— Begin —

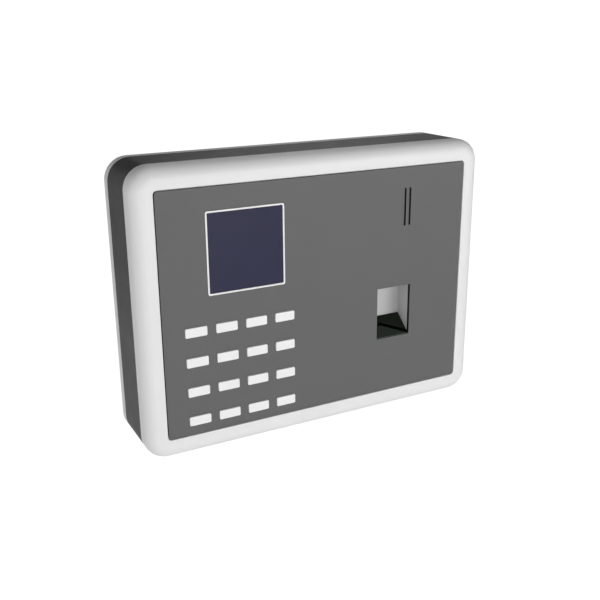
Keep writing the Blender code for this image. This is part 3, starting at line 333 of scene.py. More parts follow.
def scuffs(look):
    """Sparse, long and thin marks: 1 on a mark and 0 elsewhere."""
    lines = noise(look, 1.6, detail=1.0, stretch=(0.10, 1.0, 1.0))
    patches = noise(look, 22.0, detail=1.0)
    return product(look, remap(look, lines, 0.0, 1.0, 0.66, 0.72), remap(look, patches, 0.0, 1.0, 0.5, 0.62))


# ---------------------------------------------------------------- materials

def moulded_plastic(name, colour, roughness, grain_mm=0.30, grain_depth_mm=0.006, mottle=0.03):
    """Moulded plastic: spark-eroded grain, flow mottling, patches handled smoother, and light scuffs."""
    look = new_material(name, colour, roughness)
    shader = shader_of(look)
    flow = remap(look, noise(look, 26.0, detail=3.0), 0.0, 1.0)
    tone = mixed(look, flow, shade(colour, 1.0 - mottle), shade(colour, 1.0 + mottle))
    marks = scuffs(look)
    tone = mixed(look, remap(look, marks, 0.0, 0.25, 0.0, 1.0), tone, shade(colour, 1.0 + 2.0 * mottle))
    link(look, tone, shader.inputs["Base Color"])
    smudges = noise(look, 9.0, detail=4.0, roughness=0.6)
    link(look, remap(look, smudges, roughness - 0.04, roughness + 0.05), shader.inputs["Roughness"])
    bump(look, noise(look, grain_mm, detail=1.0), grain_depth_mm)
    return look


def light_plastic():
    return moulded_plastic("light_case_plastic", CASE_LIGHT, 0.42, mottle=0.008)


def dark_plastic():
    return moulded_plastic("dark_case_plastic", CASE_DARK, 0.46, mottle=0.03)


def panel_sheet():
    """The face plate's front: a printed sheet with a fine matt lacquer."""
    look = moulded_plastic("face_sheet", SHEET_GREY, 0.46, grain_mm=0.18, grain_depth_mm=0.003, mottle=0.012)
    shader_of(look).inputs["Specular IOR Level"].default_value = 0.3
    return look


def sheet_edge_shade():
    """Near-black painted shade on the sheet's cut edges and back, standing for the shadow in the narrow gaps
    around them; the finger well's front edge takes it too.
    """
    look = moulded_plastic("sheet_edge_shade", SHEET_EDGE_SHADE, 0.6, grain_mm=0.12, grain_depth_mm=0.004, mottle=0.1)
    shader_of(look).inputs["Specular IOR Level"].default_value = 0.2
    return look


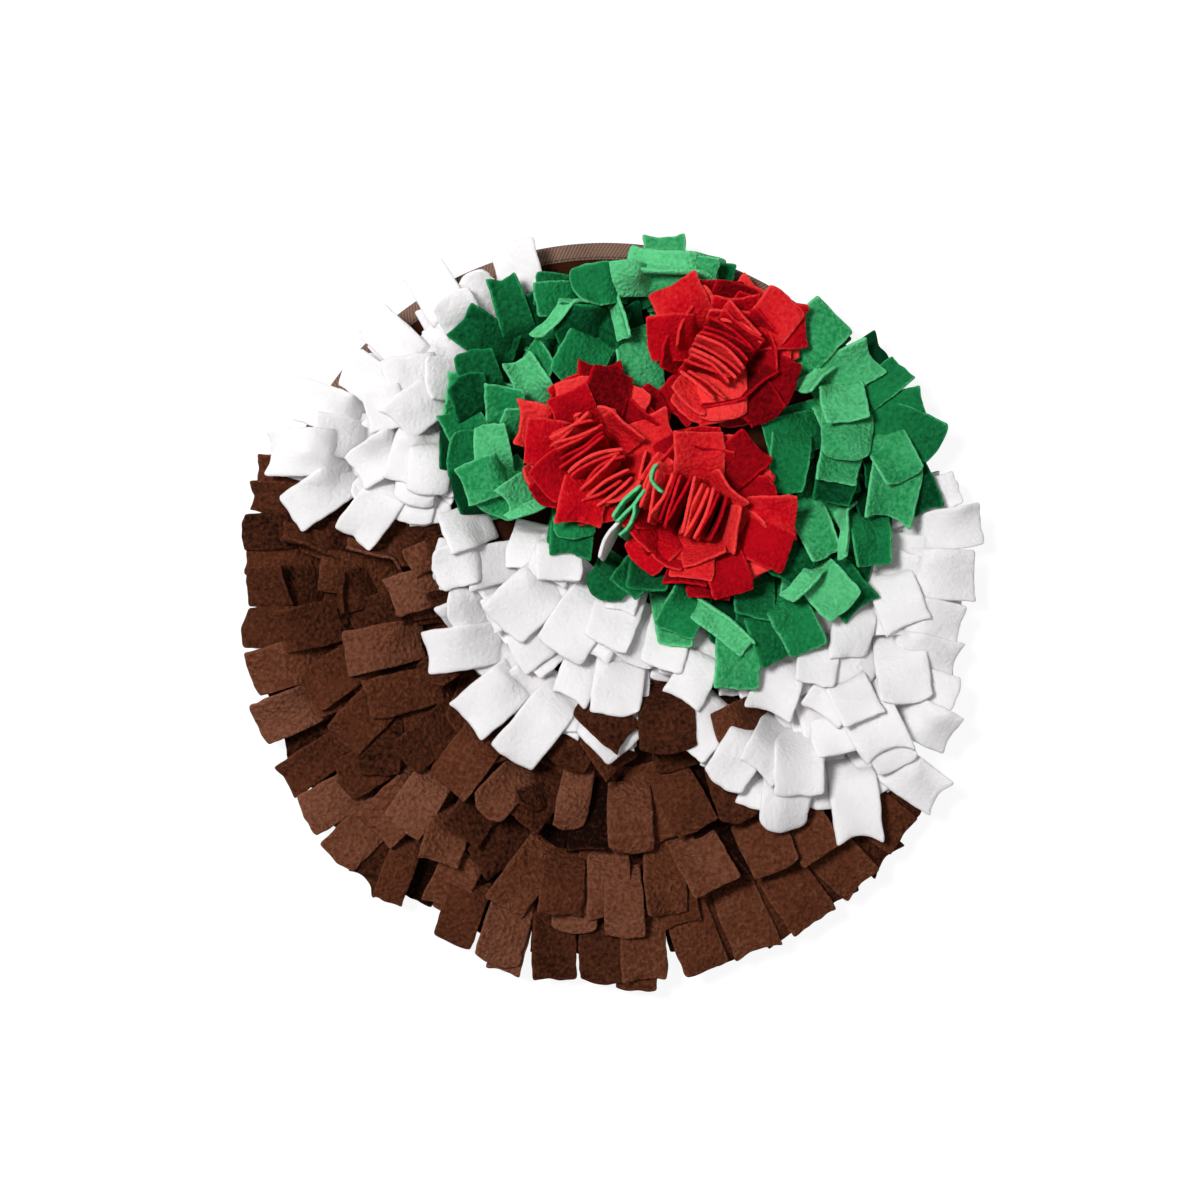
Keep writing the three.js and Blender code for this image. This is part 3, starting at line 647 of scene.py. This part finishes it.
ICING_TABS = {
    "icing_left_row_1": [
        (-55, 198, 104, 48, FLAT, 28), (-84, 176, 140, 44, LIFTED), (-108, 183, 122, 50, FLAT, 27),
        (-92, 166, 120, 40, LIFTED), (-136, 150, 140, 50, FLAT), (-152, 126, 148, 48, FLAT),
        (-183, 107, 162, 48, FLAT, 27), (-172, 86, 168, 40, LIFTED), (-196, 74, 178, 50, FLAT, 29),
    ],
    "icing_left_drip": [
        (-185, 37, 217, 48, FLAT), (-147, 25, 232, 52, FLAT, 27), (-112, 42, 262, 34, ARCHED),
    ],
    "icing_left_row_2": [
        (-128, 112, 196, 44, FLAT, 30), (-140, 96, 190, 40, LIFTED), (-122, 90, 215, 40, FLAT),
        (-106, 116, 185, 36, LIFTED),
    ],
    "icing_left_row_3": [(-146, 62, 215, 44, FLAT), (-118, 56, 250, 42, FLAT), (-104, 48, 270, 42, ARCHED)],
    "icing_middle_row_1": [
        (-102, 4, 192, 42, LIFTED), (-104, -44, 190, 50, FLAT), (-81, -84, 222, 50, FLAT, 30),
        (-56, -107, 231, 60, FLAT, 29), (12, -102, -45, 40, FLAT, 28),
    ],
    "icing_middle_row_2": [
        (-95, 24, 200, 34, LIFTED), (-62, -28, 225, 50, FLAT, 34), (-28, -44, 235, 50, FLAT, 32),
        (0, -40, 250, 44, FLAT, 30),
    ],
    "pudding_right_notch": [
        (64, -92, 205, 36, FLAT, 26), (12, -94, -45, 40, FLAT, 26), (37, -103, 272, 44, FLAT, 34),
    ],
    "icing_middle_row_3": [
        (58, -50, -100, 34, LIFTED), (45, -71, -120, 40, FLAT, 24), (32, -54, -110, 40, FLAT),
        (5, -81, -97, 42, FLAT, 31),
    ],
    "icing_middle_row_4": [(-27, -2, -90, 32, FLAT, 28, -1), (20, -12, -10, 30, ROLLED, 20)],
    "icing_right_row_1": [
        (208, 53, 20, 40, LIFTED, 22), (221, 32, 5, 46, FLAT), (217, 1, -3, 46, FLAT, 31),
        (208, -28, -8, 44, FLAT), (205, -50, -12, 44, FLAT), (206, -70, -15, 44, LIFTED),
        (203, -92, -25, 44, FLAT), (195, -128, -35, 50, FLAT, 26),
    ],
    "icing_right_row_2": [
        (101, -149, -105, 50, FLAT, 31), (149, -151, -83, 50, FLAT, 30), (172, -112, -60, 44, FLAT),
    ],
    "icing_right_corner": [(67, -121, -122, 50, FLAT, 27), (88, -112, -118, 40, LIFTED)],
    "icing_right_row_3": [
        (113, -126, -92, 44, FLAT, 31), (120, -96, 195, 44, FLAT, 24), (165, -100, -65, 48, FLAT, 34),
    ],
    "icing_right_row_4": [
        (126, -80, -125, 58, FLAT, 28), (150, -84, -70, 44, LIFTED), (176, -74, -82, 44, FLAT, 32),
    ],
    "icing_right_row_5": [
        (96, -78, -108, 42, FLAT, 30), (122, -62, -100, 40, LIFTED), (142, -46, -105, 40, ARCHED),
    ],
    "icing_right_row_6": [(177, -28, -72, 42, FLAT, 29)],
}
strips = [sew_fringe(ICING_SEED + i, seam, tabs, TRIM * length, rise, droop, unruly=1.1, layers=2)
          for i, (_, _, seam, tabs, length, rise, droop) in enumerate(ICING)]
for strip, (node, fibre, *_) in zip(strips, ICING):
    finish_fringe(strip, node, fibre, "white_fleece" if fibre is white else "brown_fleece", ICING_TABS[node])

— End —

▶ _TASK DETAILS_: Return every line in the listing that contains the word "scene".

▶ _REPLY_:
Keep writing the Blender code for this image. This is part 3, starting at line 333 of scene.py. More parts follow.
Keep writing the three.js and Blender code for this image. This is part 3, starting at line 647 of scene.py. This part finishes it.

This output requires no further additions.